Outra reclamação feita por Evangelista é a emissão de licenças ambientais feitas pelo Instituto de Proteção Ambiental do Amazonas (IPAAM). “O órgão precisa se atualizar. O empresário precisa da licença para ontem”, afirmou o dirigente.
Iniciativas de fomento
Ainda durante o painel, representantes de outras entidades apresentaram modelos de atuação que podem beneficiar o setor. Kallil Iangle Maia, gerente substituto da Regional Norte da Financiadora de Estudos e Projetos (Finep), citou vários projetos criados na região Norte com financiamento da Finep, como o primeiro empurrador auxiliar elétrico do mundo em Belém, no Pará. “A função da Finep é trazer inovação para o Brasil”, afirmou.
O superintendente executivo do Atacado dos estados do Amazonas, Roraima, Acre e Rondônia da Caixa Econômica Federal, Bruno Cabral, falou sobre as soluções oferecidas pela instituição para os representantes do setor. Atualmente, a Caixa atua em várias linhas de apoio ao segmento de infraestrutura, variando de linhas de crédito a financiamento, como o Finisa e o FMM.

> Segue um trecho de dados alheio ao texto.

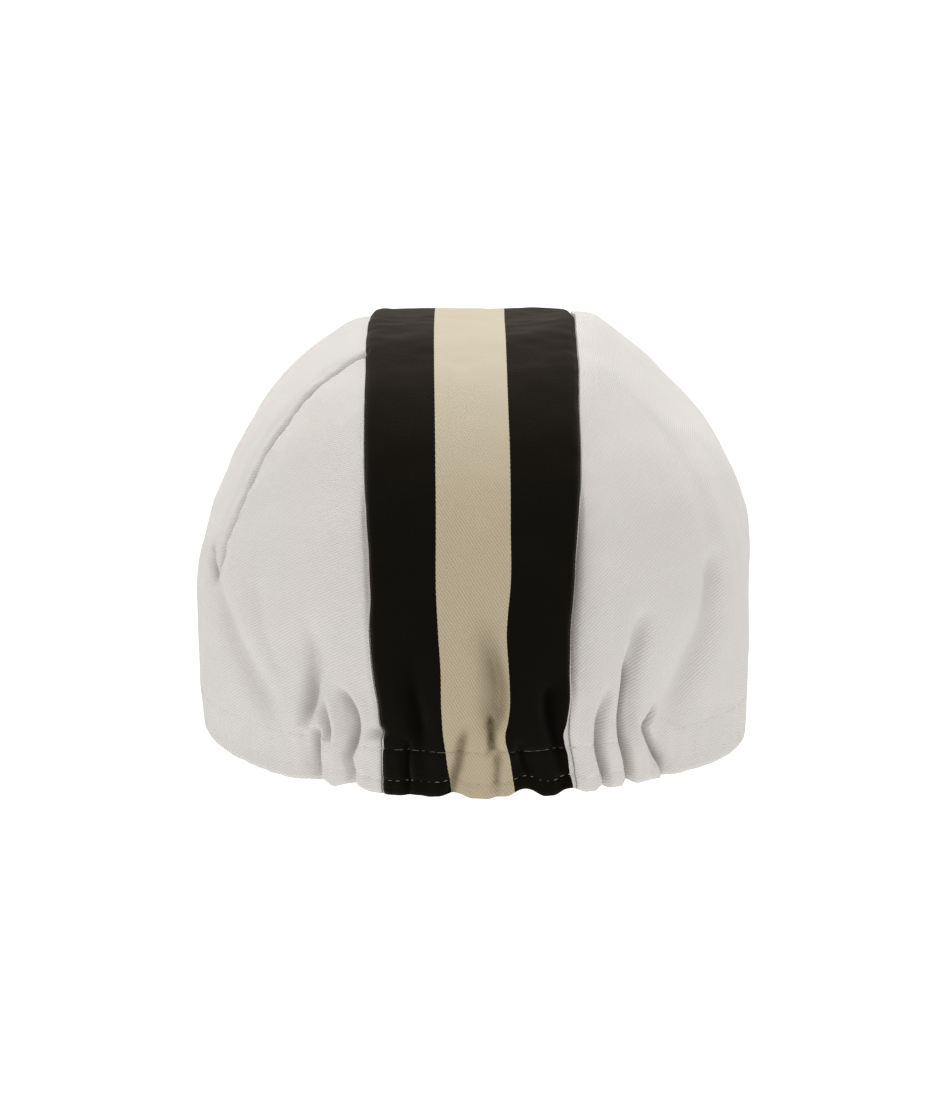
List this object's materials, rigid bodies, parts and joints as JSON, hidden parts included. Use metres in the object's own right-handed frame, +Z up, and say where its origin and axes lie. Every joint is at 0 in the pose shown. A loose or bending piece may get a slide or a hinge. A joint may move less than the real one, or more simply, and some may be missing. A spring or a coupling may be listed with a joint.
{
  "type": "cycling cap",
  "caption": "Soft cycling cap with a striped centre panel between plain side panels, a gathered elastic hem at the rear and a short curved peak.",
  "frame": {"origin": "middle of the footprint, on the plane that the rear hem and the peak's outer edge stand on", "axes": "+Z up, +Y toward the peak, +X toward the wearer's right"},
  "size_m": [0.1792, 0.2538, 0.1345],
  "materials": {
    "white_twill": "matte cotton twill",
    "printed_twill": "matte cotton twill printed with a sand stripe between black ones",
    "hem_twill": "matte cotton twill turned in over elastic",
    "peak_twill": "matte cotton twill over a stiff core"
  },
  "bodies": {
    "root": {"side_panel_left": "white_twill", "side_panel_right": "white_twill", "centre_panel": "printed_twill", "hem_band": "hem_twill", "peak": "peak_twill"}
  },
  "joints": []
}
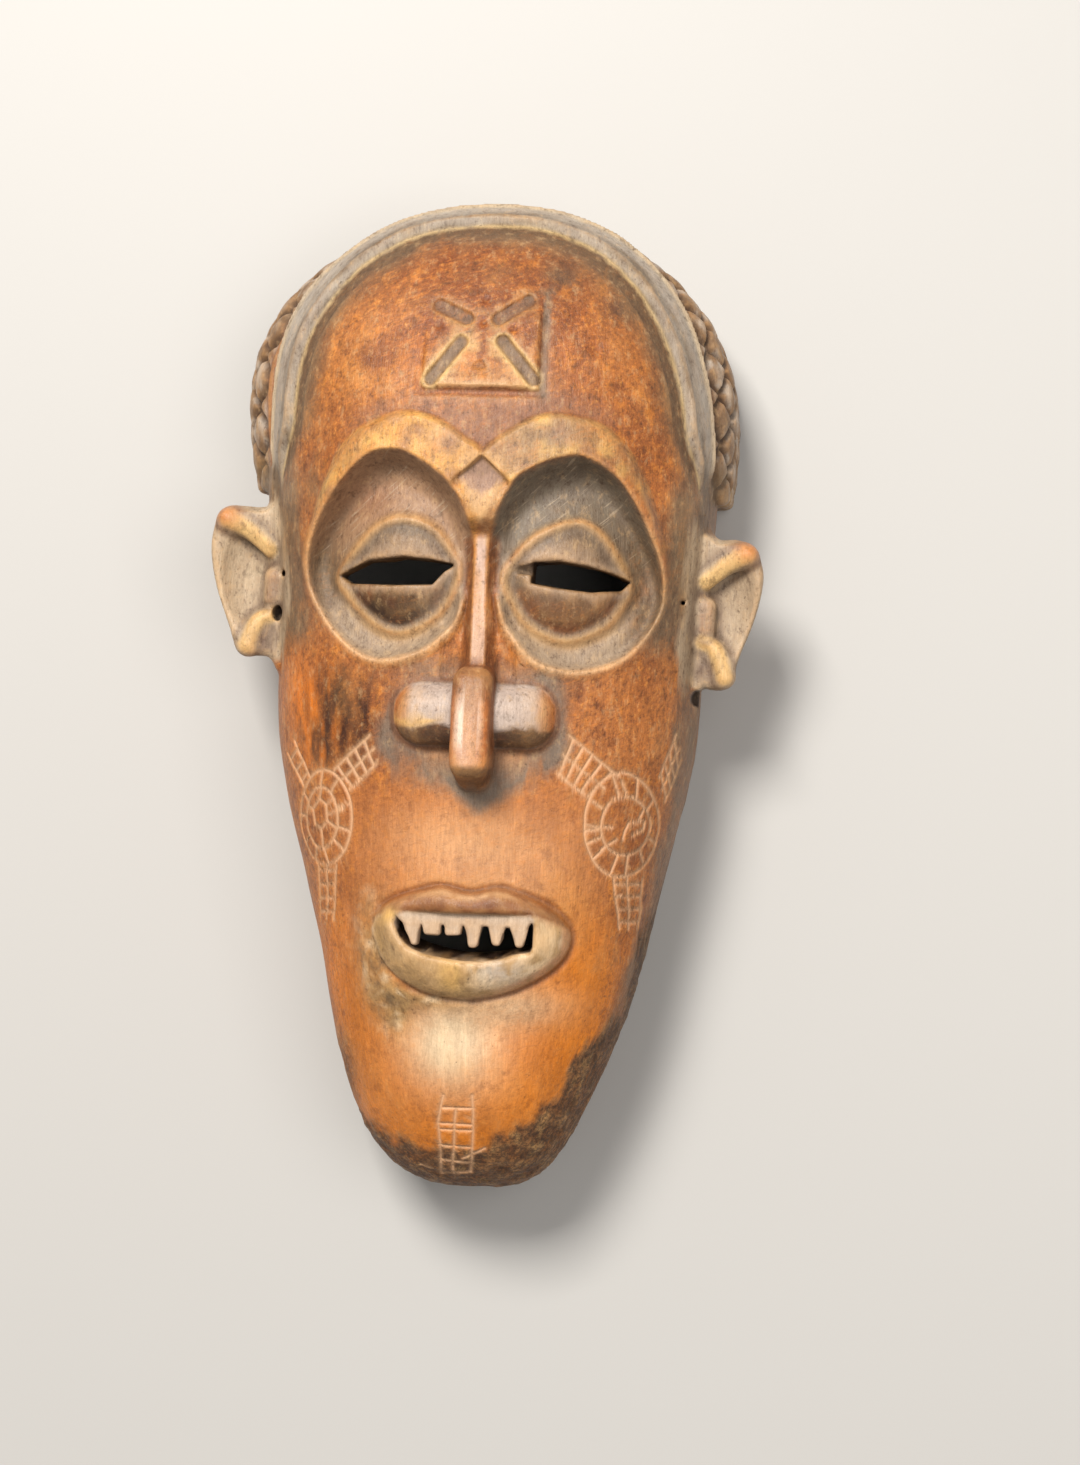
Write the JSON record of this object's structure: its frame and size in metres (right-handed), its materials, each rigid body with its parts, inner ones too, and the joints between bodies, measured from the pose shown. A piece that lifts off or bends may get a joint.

Sobre o problema da formalização abordado em outras palestras, Bruno explicou que a Caixa possui formas de acompanhamento no dia a dia para os clientes. Segundo o superintendente, a região possui uma ampla camada de oportunidades. “São mais de 60 mil quilômetros de rios navegáveis, há um potencial enorme a ser explorado”, afirmou.